This summer, Hisashi Yamamoto, the Arthur Holly Compton Distinguished Professor of the U of C’s chemistry department, will receive three prestigious awards from three separate continents: the 2007 Japan Academy Prize, the 2006 Tetrahedron Prize from North America, and the 2007 Humboldt Research Award from Europe.
The Japan Academy Prize has been presented annually since 1911 to nine scholars and scientists who have reached high levels of achievements in all fields of the humanities and the sciences. The Tetrahedron Prize for Creativity in Organic Chemistry was established in 1980 and is awarded annually to a chemist. The Humboldt Research Award is presented by the Alexander von Humboldt Foundation in Germany and honors the research of up to 100 scientists and scholars from abroad.
In addition to the honors, a considerable sum of money is attached to these awards. The Japan Academy Prize awards 1 million yen; the Tetrahedron, 10,000 U.S. dollars; and the Humboldt, 60,000 euros.
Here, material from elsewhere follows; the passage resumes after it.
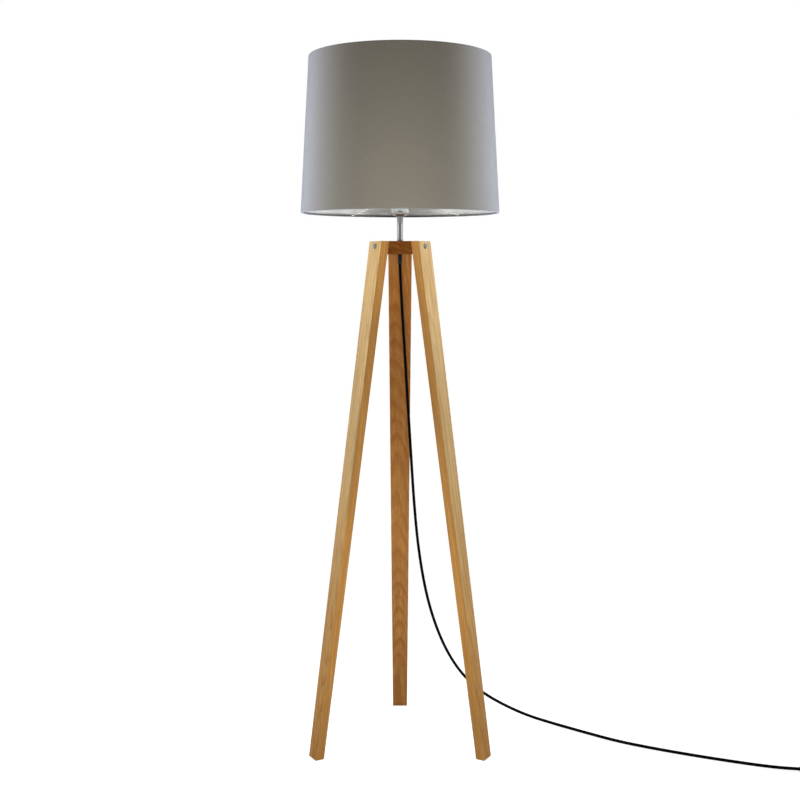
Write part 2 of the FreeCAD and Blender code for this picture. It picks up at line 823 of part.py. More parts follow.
def make_shade():
    """Make the shade: fabric with turned-in hems, lining, two wires, centre ring and arms."""
    low = "fabric_thickness"
    high = "shade_height - fabric_thickness"
    lining = [("shade_bottom_radius - fabric_thickness", low), ("shade_top_radius - fabric_thickness", high),
              ("shade_top_radius - shade_wall", high), ("shade_bottom_radius - shade_wall", low)]
    keep(revolve("shade_lining", lining), "shade_lining", upright("shade_level"))

    fold = "%s - hem_wrap"
    fold_inside = "%s - hem_wrap + fabric_thickness"
    bottom = "shade_bottom_radius"
    top = "shade_top_radius"
    outline = [
        (bottom, "0"), (top, "shade_height"), (fold % top, "shade_height"),
        (fold % top, "shade_height - hem_depth"), (fold_inside % top, "shade_height - hem_depth"),
        (fold_inside % top, high), (top + " - fabric_thickness", high),
        (bottom + " - fabric_thickness", low), (fold_inside % bottom, low),
        (fold_inside % bottom, "hem_depth"), (fold % bottom, "hem_depth"), (fold % bottom, "0"),
    ]
    cloth = revolve("shade_fabric_blank", outline)
    cloth.Placement = upright("shade_level")
    notches = [make_arm("notch_%d" % index, turn, "arm_radius + arm_notch")
               for index, turn in enumerate(ARM_TURNS)]
    keep(cut("shade_fabric_notched", cloth, notches), "shade_fabric")

    make_wire_ring("shade_bottom_wire", "shade_bottom_radius - wire_inset", "wire_rise")
    make_wire_ring("shade_top_wire", "shade_top_radius - wire_inset", "shade_height - (wire_rise)")
    make_ring("spider_ring", "cup_radius + holder_clearance", "spider_ring_radius",
              "spider_ring_thickness", "spider_level")
    arms = [make_arm("arm_%d" % index, turn, "arm_radius") for index, turn in enumerate(ARM_TURNS)]
    keep(group("arm_set", arms), "spider_arms")


# ---------------------------------------------------------------- bulb


def make_bulb():
    """Make the bulb: contact, insulator, cap, housing, board with diodes and globe."""
    place = upright("bulb_level")
    contact = revolve("bulb_contact", [("0", "0"), ("bulb_contact_radius", "0"),
                                       ("bulb_contact_radius", "bulb_contact_height"),
                                       ("0", "bulb_contact_height")])
    keep(contact, "bulb_contact", place)
    step = "(bulb_cap_radius - bulb_cap_wall - bulb_insulator_radius)"
    insulator = revolve("bulb_insulator", [
        ("0", "bulb_contact_height"), ("bulb_contact_radius", "bulb_contact_height"),
        ("bulb_insulator_radius", "bulb_insulator_top - bulb_contact_height"),
        ("bulb_insulator_radius", "bulb_insulator_top"), ("0", "bulb_insulator_top")])
    keep(insulator, "bulb_insulator", place)
    inside = "bulb_cap_radius - bulb_cap_wall"
    cap = revolve("bulb_cap", [
        ("bulb_insulator_radius", "bulb_insulator_top - bulb_contact_height"),
        ("bulb_cap_radius", "bulb_insulator_top - bulb_contact_height + " + step),
        ("bulb_cap_radius", "bulb_cap_top"), (inside, "bulb_cap_top"),
        (inside, "bulb_insulator_top + bulb_cap_wall"), ("bulb_insulator_radius", "bulb_insulator_top")])
    keep(cap, "bulb_cap", place)
    housing = revolve("bulb_housing", [
        ("bulb_cap_radius - bulb_wall", "bulb_cap_top"), ("bulb_cap_radius", "bulb_cap_top"),
        ("bulb_neck_radius", "bulb_cap_top + bulb_wall"), ("bulb_neck_radius", "bulb_neck_top"),
        ("bulb_radius", "bulb_shoulder"), ("bulb_radius - bulb_wall", "bulb_shoulder"),
        ("bulb_neck_radius - bulb_wall", "bulb_neck_top")])
    keep(housing, "bulb_housing", place)
    board = cylinder("board_disc", "board_radius", "board_thickness", upright("bulb_level + board_level"))
    diodes = []
    for index in range(DIODES):
        spot = point("diode_circle", "0", "bulb_level + board_level + board_thickness")
        around = turned(Z_AXIS, index * FULL_TURN / DIODES)
        place_here = around.multiply(FreeCAD.Placement(spot, FreeCAD.Rotation()))
        diodes.append(box("diode_%d" % index, "diode_width", "diode_width", "diode_height", place_here))
    keep(fuse("board_with_diodes", [board] + diodes), "bulb_board")
    outside = [("0", "bulb_height"), ("bulb_radius", "bulb_height"), ("bulb_radius", "bulb_shoulder"),
               ("bulb_radius - bulb_wall", "bulb_shoulder"),
               ("bulb_radius - bulb_wall", "bulb_height - bulb_wall"), ("0", "bulb_height - bulb_wall")]
    rounds = [("bulb_radius", "bulb_height", "bulb_dome"),
              ("bulb_radius - bulb_wall", "bulb_height - bulb_wall", "bulb_dome - bulb_wall")]
    keep(revolve("bulb_globe", outside, rounds), "bulb_globe", place)


# ---------------------------------------------------------------- cord and wiring


def soft_path(route):
    """Join a route's straight runs by tangent arcs, and return the wire and the arcs' radii.

    Each arc takes the same share of the shorter run beside its point.
    """
    spots = [FreeCAD.Vector(*spot) for spot in route]
    edges = []
    radii = []
    start = spots[0]
    for before, corner, after in zip(spots, spots[1:], spots[2:]):
        coming = (corner - before).normalize()
        going = (after - corner).normalize()
        half_turn = coming.getAngle(going) / 2
        reach = ARC_SHARE * min((corner - before).Length, (after - corner).Length)
        radius = reach / math.tan(half_turn)
        inward = (going - coming).normalize()
        crown = corner + inward * (radius / math.cos(half_turn) - radius)
        arc_start = corner - coming * reach
        arc_end = corner + going * reach
        edges.append(Part.LineSegment(start, arc_start).toShape())
        edges.append(Part.Arc(arc_start, crown, arc_end).toShape())
        radii.append(radius)
        start = arc_end
    edges.append(Part.LineSegment(start, spots[-1]).toShape())
    return Part.Wire(edges), radii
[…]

All told, the sums amount to nearly one million U.S. dollars.
Yamamoto is a synthetic chemist who designs molecules in order to achieve specific reactions, with a particular focus on acid catalysis. Much of his career has been dedicated to the isolation of what are called Lewis acids in various compounds, which have since been widely used in organic synthesis. These specially designed molecules have peaked interest in numerous fields, including considerable attention from the pharmaceutical industry.
Yamamoto conducts his research at the University, aided by 16 chemists, called the Yamamoto group. The group consists of two undergraduate students, 12 graduate students, and two postdoctoral fellows.
Synthetic chemistry is a relatively new science; according to Yamamoto, it began 30 years ago, and “very few people” were interested in his work. In an e-mail interview, he said that despite all the work he and others have already achieved in the field, he is sure that the “golden ages are yet to be experienced.”
Yamamoto said he felt “quite honored” to receive these awards and also excited to be explaining his research to not only the Emperor and Empress of Japan at the Japan Academy Prize award ceremony in Tokyo but also to those at the Tetrahedron Prize ceremony symposium in Boston.